The argument is that housing prices are high because we have a shortage of homes in the U.S., and I personally disagree with that assertion. The U.S. has about 142 million housing units, and about 14.8 to 15.1 million units are vacant in a typical year. Of those, about 4.5 million units are vacant because they’re used for seasonal, recreational, or occasional purposes, making up about a third of all vacant homes, and they are about 3.5% of the total housing stock.

If we say there’s a shortage of affordable housing, that’s a different metric.
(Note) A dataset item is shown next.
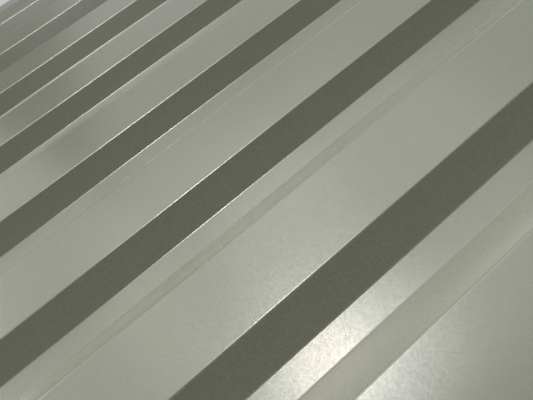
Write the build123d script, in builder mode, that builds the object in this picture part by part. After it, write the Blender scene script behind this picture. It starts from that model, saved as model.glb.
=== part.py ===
from build123d import *
import os

# A sheet of trapezoidal corrugated steel, as sold for wall and roof cladding.
# It is one strip of coil-coated steel, cold-rolled into wide raised crests and
# narrow valleys, and sheared square at both ends. It lies on its valleys, with the
# crests up. X runs across the ribs, Y along them, and Z up. The origin is under the
# middle valley, half way along the sheet, on the plane that the sheet rests on.

# The sheet as a whole, in millimetres
sheet_length = 2000.0
sheet_thickness = 0.5  # steel, zinc and paint together
crest_count = 8  # one pitch each, so 8 x 137.5 covers 1100

# One corrugation. The two widths are between the sharp corners of the centreline.
pitch = 137.5
crest_width = 65.5
valley_width = 22.5
overall_height = 18.0  # from the floor to the top of a crest
bend_radius = 2.0  # inside each bend, where the roll's nose was

# The outermost valley on each side ends in a short upturned lip, which tucks under
# or laps over the rib of the next sheet.
lip_height = 11.5  # from the floor to the lip's sheared edge

# Worked out from the sizes above
web_run = (pitch - crest_width - valley_width) / 2
web_rise = overall_height - sheet_thickness
cover_width = crest_count * pitch
valley_z = sheet_thickness / 2
crest_z = valley_z + web_rise
lip_rise = lip_height - valley_z
lip_run = web_run * lip_rise / web_rise
centreline_radius = bend_radius + sheet_thickness / 2


def centreline_corners():
    """The sharp corners of the strip's centreline, from the -X lip to the +X lip."""
    corners = []
    for rib in range(crest_count + 1):
        valley_x = rib * pitch - cover_width / 2
        corners.append((valley_x - valley_width / 2, valley_z))
        corners.append((valley_x + valley_width / 2, valley_z))
        if rib < crest_count:
            crest_x = valley_x + pitch / 2
            corners.append((crest_x - crest_width / 2, crest_z))
            corners.append((crest_x + crest_width / 2, crest_z))
    lip_x = cover_width / 2 + valley_width / 2 + lip_run
    lip_z = valley_z + lip_rise
    return [(-lip_x, lip_z), *corners, (lip_x, lip_z)]


# The strip's cross-section: its centreline with every bend at the roll's radius,
# given the thickness of the steel.
with BuildPart() as corrugated_sheet:
    with BuildSketch(Plane.XZ) as section:
        with BuildLine() as centreline:
            FilletPolyline(*centreline_corners(), radius=centreline_radius)
        trace(line_width=sheet_thickness)
    extrude(amount=sheet_length / 2, both=True)

corrugated_sheet.part.label = "corrugated_sheet"

strip_width = sum(edge.length for edge in centreline.edges())
print(f"cover width {cover_width:.1f}, flat strip width {strip_width:.1f}")
print(f"bounding box {corrugated_sheet.part.bounding_box().size}")

os.makedirs("parts", exist_ok=True)
export_step(corrugated_sheet.part, "parts/corrugated_sheet.step")
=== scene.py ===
"""The finish of a trapezoidal corrugated steel sheet, in metres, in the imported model's frame."""

import math

import bpy
from mathutils import Matrix, Vector


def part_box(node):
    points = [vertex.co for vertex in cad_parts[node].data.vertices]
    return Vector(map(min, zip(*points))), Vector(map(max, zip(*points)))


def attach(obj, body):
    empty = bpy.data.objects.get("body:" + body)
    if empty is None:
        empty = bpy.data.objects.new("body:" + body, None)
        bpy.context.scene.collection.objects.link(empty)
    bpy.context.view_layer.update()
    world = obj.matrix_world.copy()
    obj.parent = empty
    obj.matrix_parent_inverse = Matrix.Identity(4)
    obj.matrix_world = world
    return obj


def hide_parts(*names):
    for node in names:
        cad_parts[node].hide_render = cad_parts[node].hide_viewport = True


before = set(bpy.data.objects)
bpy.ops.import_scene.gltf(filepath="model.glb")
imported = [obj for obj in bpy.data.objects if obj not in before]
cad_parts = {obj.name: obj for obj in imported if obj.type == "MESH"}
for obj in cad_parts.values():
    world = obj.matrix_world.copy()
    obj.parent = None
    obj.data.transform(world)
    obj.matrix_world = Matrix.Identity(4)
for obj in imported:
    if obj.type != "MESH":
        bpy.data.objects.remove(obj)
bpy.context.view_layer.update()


# The sheet is one strip of steel, zinc coated and painted in the coil, then cold-rolled.
# Each stand of rollers folds it a little more into flat crests and valleys, until every
# bend is as round as the roll's nose, and a shear cuts it square to length.

mm = 0.001
sheet_low, sheet_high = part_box("corrugated_sheet")
strip_thickness = 0.5 * mm
lip_height = 11.5 * mm  # from the floor to the sheared edge of the outermost web
roll_settings = {
    "Length": sheet_high.y - sheet_low.y,
    "Pitch": 137.5 * mm,
    "Crest Width": 65.5 * mm,  # this width and the next lie between sharp corners
    "Valley Width": 22.5 * mm,
    "Rise": sheet_high.z - sheet_low.z - strip_thickness,
    "Lip Rise": lip_height - strip_thickness / 2,
    "Thickness": strip_thickness,
    "Bend Radius": 4.0 * mm,  # at the middle of the strip's thickness
    "Crests": 8,
    "Bend Steps": 12,  # facets round one bend
    "Length Steps": 20,  # rows of faces along the sheet
}


class Wire:
    """An output of a node. Python's operators on it add Math nodes to its tree."""

    def __init__(self, socket):
        self.socket = socket

    def other(self, name):
        """Another output of the same node."""
        return Wire(self.socket.node.outputs[name])

    def __add__(self, value):
        return maths("ADD", self, value)

    def __radd__(self, value):
        return maths("ADD", value, self)

    def __sub__(self, value):
        return maths("SUBTRACT", self, value)

    def __rsub__(self, value):
        return maths("SUBTRACT", value, self)

    def __mul__(self, value):
        return maths("MULTIPLY", self, value)

    def __rmul__(self, value):
        return maths("MULTIPLY", value, self)

    def __truediv__(self, value):
        return maths("DIVIDE", self, value)

    def __rtruediv__(self, value):
        return maths("DIVIDE", value, self)

    def __mod__(self, value):
        return maths("FLOORED_MODULO", self, value)

    def __gt__(self, value):
        return maths("GREATER_THAN", self, value)

    def __lt__(self, value):
        return maths("LESS_THAN", self, value)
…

All of the institutional interest in single family rentals started in the wake of 2008. Major institutional buyers didn’t become active in the market until 2011–2012. 2012 was the bottom of the market. I would actually argue that, were it not for the institutional buyers, they alone can be credited with helping bring the nation out of the bottom of the market cycle.

Blackstone Group was a major buyer, for example, in the Phoenix market. I personally have a friend who built a small portfolio of rentals, mostly in the distressed market in the western regions of Phoenix like El Mirage and Surprise. He sold his entire portfolio, at handsome profit by the way, to the Blackstone Group in 2012 after holding it for only a few short years. Blackstone has since divested of those properties.

Now, this is a political hot potato. Many of the people who vote Republican are older and own their own home. What would happen if a property value got crushed because of government intervention? The government is clearly walking a tightrope where, on the one side, they need to be seen as making housing more affordable while not causing property values to fall.

They want to make new housing more affordable while at the same time raising tariffs on materials used to manufacture a home. Sometimes these contradictions are hard to resolve.

As you think about that, have an awesome rest of your day. Go make some great things happen. We’ll talk to you again tomorrow.